You can imagine that a game that only bothered to provide rules for Movement, Combat and Morale would have players moving around units, always at full speed, stopping in the best possible cover and launching brilliantly coordinated attacks.  The winner would be the player that did the best in combat (invariably measured by rolling dice).  What we need to simulate warfare in this period are rules that will prohibit us from moving units when and where we want to. We should NOT know everything happening during the battle.  We need a way to simulate NOT doing things.  Collectively this is known as Command and Control and is core to a simulations of this era.

To this we must add a little Chrome.  Chrome are those rules added to a game to provide period flavor.  Civil War chrome would include some of the following:

Improvised cover – Soldiers of this period, when not moving , shooting or running for their lives, tended to chop down trees.

Officer Casualties – Officers died at an alarming and disproportionate rate during the civil.  Battles frequently turned on an officer’s misfortune.

Period weapons – Rifles rocked.  Shotguns rocked too if you got close enough.

Officer Quality – Some officers were clueless while others could see through walls.

Formations – Units fought in different formations based on the situation.  Sometimes men where formed to do as much damage as possible, move as quickly as possible or not get shot as much as possible.

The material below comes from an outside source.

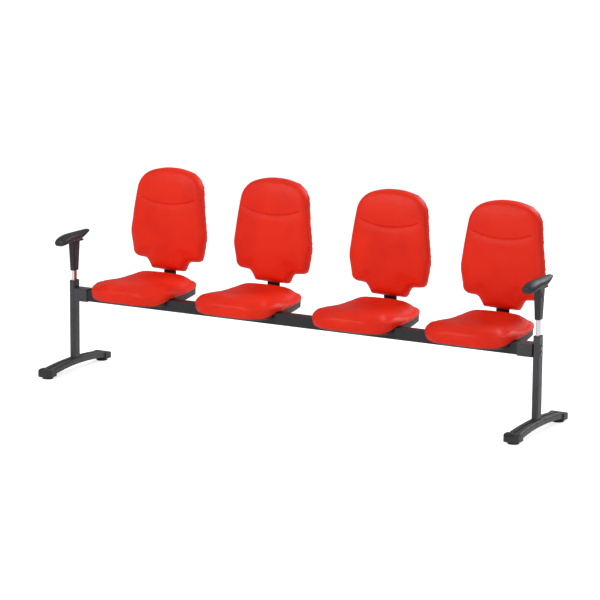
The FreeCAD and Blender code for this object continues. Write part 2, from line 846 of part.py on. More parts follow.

Artillery – Cannons of the period came in basically two varieties; smoothbore and rifled.  Both had advantages and disadvantages.

…and much more.

Simulating conflict is tricky and requires some thought.  Having said that, it does me no good to create a good simulation that is a bad game. I have played many games that were tedious or frustrating but must have been very realistic.  They had to be… they sucked as games.  I do not consider simulation to be more important than gameplay.  In fact, I would far rather play a mediocre simulation that was fun than an accurate simulation that was not much of a game.